* DATASET EXTRACT *
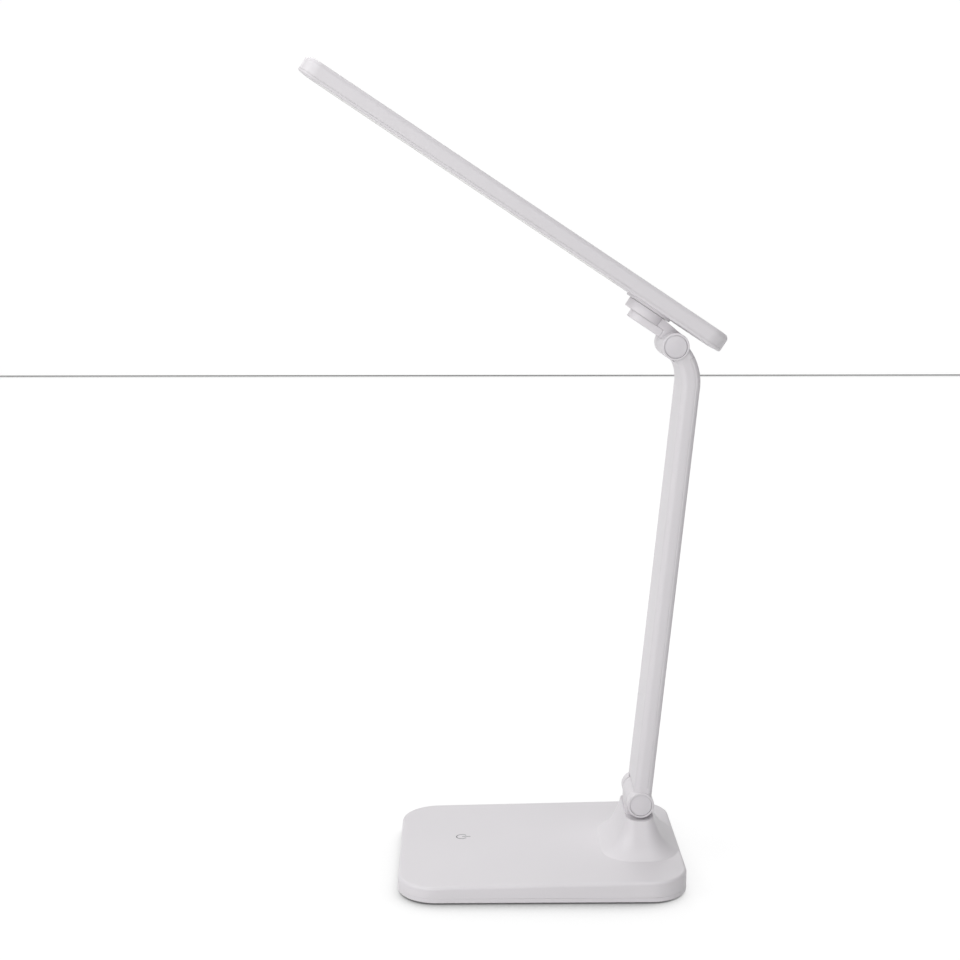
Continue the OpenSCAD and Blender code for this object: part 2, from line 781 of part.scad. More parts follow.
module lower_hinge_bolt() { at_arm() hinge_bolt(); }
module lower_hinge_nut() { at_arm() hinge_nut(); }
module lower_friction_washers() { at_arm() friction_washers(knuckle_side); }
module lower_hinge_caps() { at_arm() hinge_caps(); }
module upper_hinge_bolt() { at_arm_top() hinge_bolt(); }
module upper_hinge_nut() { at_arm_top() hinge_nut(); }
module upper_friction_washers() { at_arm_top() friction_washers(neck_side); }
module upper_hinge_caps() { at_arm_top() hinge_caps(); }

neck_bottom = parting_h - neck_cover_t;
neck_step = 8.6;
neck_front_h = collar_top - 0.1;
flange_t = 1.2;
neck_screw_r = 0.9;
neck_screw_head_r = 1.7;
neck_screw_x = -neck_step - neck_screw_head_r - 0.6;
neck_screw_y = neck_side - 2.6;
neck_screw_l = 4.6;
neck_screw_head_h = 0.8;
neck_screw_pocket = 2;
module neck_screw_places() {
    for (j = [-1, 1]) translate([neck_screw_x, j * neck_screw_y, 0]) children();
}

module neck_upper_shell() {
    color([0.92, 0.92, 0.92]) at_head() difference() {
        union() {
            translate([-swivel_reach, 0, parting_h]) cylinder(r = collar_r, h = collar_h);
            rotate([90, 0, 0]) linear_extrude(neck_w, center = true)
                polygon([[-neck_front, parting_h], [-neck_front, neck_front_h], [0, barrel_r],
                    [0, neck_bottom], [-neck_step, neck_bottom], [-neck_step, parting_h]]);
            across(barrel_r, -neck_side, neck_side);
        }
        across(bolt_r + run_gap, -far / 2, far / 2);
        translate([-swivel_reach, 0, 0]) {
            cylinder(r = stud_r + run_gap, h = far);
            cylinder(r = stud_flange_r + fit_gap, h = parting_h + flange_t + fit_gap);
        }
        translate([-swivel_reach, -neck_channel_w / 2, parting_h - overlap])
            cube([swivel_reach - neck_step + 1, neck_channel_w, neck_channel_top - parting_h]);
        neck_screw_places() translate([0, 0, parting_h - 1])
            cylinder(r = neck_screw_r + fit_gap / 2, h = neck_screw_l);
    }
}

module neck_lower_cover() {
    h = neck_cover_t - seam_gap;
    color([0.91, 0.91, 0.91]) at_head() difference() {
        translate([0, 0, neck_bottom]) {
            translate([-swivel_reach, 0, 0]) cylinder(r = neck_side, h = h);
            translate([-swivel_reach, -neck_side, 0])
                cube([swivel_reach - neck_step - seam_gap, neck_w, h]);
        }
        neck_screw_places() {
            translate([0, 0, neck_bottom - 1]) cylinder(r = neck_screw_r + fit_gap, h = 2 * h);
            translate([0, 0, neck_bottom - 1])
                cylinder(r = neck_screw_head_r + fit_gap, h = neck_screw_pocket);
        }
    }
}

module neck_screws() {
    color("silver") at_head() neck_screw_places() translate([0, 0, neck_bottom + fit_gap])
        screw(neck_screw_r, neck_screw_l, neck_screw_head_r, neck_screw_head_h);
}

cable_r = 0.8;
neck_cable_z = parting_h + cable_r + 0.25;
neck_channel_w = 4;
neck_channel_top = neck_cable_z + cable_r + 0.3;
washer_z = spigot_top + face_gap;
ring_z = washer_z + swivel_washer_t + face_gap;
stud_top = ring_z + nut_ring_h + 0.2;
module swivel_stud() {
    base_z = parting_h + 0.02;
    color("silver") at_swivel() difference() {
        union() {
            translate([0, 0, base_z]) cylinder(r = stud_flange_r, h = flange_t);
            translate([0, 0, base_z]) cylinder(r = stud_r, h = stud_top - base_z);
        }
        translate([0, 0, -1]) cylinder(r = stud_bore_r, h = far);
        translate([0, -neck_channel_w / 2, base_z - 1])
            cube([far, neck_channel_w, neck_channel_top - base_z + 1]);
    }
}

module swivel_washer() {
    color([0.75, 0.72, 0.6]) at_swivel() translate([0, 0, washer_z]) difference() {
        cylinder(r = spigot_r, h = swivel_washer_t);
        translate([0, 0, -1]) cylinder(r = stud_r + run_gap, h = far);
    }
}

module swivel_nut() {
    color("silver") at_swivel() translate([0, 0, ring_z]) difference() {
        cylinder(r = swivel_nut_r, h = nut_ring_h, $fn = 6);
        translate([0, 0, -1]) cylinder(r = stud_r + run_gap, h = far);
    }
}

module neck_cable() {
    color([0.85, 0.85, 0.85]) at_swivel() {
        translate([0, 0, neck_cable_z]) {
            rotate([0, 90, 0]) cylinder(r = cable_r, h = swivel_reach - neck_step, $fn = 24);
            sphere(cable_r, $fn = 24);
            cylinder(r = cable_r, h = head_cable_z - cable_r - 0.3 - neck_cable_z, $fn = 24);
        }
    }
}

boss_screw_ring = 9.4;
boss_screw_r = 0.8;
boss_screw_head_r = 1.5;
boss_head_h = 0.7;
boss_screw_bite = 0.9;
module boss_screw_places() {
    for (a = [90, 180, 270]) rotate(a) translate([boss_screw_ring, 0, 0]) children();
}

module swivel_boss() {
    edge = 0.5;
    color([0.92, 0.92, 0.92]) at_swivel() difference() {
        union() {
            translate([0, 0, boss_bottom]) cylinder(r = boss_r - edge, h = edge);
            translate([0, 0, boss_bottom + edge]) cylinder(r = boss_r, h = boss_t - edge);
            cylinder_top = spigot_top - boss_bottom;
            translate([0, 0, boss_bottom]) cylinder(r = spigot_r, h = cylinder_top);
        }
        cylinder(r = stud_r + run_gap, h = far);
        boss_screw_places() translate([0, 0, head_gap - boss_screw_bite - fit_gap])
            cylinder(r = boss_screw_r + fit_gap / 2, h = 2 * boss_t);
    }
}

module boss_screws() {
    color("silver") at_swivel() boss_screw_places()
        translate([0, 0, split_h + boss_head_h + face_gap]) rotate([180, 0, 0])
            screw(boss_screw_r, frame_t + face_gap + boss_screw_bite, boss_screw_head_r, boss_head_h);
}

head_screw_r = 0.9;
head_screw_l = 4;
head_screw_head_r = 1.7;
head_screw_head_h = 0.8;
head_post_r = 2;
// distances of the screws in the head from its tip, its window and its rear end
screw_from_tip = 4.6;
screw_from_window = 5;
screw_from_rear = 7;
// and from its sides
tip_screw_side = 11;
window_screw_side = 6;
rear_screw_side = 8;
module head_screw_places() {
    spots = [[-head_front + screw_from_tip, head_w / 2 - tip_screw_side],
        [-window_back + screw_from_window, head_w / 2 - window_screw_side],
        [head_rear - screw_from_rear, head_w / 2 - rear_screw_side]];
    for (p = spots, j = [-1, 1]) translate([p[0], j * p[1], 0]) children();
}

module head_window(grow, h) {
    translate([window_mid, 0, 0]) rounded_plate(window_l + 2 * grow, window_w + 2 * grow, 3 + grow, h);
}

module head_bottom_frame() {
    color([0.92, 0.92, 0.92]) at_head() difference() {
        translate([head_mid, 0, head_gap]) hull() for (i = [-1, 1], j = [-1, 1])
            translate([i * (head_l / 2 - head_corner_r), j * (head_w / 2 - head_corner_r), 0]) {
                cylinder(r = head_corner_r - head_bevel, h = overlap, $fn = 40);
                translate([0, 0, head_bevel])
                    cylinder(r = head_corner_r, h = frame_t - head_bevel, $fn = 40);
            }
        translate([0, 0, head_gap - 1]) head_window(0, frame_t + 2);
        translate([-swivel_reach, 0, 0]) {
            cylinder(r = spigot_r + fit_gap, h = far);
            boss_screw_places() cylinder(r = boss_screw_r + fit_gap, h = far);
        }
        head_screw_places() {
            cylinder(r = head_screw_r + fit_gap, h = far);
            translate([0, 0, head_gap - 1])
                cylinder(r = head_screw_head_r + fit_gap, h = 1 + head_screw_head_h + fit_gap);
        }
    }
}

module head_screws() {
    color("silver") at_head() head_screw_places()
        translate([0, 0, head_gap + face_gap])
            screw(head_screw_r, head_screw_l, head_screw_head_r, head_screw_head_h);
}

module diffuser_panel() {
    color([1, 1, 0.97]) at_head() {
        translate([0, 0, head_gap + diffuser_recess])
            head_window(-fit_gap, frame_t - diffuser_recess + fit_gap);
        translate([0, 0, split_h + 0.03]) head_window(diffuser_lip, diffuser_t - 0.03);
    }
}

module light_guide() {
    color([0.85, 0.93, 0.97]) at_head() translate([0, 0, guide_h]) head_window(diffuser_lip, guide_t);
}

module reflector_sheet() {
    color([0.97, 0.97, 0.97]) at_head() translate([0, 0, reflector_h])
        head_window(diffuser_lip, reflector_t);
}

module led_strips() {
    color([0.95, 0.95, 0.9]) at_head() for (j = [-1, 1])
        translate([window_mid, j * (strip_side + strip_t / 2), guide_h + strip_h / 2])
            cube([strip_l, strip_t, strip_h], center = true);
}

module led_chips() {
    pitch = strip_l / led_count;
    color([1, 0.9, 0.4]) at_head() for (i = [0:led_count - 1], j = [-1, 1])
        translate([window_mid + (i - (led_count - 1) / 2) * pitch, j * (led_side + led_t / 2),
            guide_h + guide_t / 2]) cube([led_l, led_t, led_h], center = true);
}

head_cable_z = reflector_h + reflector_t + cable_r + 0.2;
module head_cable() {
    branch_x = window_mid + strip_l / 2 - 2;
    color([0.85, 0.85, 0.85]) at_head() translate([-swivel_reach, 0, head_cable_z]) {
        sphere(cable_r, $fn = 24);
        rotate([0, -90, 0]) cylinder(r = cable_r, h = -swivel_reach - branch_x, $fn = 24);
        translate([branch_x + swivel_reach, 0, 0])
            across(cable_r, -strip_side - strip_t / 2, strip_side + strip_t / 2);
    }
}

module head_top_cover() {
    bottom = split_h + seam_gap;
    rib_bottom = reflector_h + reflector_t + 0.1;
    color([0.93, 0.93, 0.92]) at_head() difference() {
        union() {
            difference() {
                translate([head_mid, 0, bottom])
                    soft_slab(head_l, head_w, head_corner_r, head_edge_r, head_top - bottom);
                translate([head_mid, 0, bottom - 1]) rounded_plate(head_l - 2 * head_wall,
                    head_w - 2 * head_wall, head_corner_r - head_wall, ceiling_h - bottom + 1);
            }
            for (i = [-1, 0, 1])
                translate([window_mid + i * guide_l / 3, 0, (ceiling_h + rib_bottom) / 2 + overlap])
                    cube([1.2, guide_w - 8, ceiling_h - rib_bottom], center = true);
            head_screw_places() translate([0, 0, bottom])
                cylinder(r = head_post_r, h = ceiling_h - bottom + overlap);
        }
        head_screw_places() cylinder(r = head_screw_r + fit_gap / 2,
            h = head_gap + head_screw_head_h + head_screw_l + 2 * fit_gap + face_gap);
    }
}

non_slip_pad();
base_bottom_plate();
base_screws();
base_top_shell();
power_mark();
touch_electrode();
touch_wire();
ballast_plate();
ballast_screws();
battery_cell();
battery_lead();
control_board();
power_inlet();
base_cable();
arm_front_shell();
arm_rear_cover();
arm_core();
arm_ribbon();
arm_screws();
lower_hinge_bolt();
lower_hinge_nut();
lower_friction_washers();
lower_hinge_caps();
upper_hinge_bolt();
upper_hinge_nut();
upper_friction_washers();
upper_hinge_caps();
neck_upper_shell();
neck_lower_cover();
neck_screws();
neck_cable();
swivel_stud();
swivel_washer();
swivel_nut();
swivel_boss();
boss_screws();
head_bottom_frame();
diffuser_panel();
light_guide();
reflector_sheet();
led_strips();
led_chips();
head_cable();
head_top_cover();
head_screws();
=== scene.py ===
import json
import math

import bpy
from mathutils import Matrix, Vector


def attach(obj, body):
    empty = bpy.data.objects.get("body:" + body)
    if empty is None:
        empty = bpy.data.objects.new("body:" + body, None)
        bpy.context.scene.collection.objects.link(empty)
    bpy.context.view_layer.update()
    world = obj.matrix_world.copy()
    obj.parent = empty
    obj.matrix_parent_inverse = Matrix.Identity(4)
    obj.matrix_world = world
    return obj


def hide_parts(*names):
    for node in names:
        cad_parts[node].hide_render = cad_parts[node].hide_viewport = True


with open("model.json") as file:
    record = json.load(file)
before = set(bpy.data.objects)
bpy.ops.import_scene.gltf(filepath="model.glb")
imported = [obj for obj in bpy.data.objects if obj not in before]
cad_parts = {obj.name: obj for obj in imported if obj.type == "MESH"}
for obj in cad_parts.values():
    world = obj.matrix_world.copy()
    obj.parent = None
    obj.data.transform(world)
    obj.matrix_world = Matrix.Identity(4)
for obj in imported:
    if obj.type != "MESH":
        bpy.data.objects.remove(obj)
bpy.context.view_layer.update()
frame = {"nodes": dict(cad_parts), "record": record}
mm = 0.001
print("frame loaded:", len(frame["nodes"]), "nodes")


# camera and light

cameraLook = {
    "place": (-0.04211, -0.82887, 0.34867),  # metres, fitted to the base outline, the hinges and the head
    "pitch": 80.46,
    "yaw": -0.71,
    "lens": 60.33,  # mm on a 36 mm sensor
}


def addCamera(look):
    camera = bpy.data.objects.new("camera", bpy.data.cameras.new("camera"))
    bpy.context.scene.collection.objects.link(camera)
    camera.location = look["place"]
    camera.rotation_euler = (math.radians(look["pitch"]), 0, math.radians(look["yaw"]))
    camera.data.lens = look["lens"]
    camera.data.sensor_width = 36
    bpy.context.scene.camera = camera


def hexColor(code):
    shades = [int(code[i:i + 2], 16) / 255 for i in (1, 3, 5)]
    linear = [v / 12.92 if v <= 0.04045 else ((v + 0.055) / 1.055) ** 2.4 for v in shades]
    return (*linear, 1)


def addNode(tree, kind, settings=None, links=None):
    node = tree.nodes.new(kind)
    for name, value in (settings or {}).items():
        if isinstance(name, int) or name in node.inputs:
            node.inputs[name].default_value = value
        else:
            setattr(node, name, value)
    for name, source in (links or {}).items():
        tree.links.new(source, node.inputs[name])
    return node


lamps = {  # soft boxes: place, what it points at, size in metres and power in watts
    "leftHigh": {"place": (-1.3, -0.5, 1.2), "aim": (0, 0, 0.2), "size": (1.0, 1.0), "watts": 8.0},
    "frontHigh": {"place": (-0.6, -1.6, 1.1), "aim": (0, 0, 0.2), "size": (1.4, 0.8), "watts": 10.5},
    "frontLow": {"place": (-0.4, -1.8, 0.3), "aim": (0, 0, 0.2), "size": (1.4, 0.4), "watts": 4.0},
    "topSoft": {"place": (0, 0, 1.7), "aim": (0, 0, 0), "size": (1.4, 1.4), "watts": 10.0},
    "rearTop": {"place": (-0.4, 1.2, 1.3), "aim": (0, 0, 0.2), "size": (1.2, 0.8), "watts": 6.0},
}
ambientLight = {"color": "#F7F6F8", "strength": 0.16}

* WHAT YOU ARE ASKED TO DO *
Extract the run of lines that opens with the line containing "non_slip_pad();" and closes with the line containing "imported = [obj"; reproduce it exactly and add nothing.

* COMPLETE OUTPUT *
non_slip_pad();
base_bottom_plate();
base_screws();
base_top_shell();
power_mark();
touch_electrode();
touch_wire();
ballast_plate();
ballast_screws();
battery_cell();
battery_lead();
control_board();
power_inlet();
base_cable();
arm_front_shell();
arm_rear_cover();
arm_core();
arm_ribbon();
arm_screws();
lower_hinge_bolt();
lower_hinge_nut();
lower_friction_washers();
lower_hinge_caps();
upper_hinge_bolt();
upper_hinge_nut();
upper_friction_washers();
upper_hinge_caps();
neck_upper_shell();
neck_lower_cover();
neck_screws();
neck_cable();
swivel_stud();
swivel_washer();
swivel_nut();
swivel_boss();
boss_screws();
head_bottom_frame();
diffuser_panel();
light_guide();
reflector_sheet();
led_strips();
led_chips();
head_cable();
head_top_cover();
head_screws();
=== scene.py ===
import json
import math

import bpy
from mathutils import Matrix, Vector


def attach(obj, body):
    empty = bpy.data.objects.get("body:" + body)
    if empty is None:
        empty = bpy.data.objects.new("body:" + body, None)
        bpy.context.scene.collection.objects.link(empty)
    bpy.context.view_layer.update()
    world = obj.matrix_world.copy()
    obj.parent = empty
    obj.matrix_parent_inverse = Matrix.Identity(4)
    obj.matrix_world = world
    return obj


def hide_parts(*names):
    for node in names:
        cad_parts[node].hide_render = cad_parts[node].hide_viewport = True


with open("model.json") as file:
    record = json.load(file)
before = set(bpy.data.objects)
bpy.ops.import_scene.gltf(filepath="model.glb")
imported = [obj for obj in bpy.data.objects if obj not in before]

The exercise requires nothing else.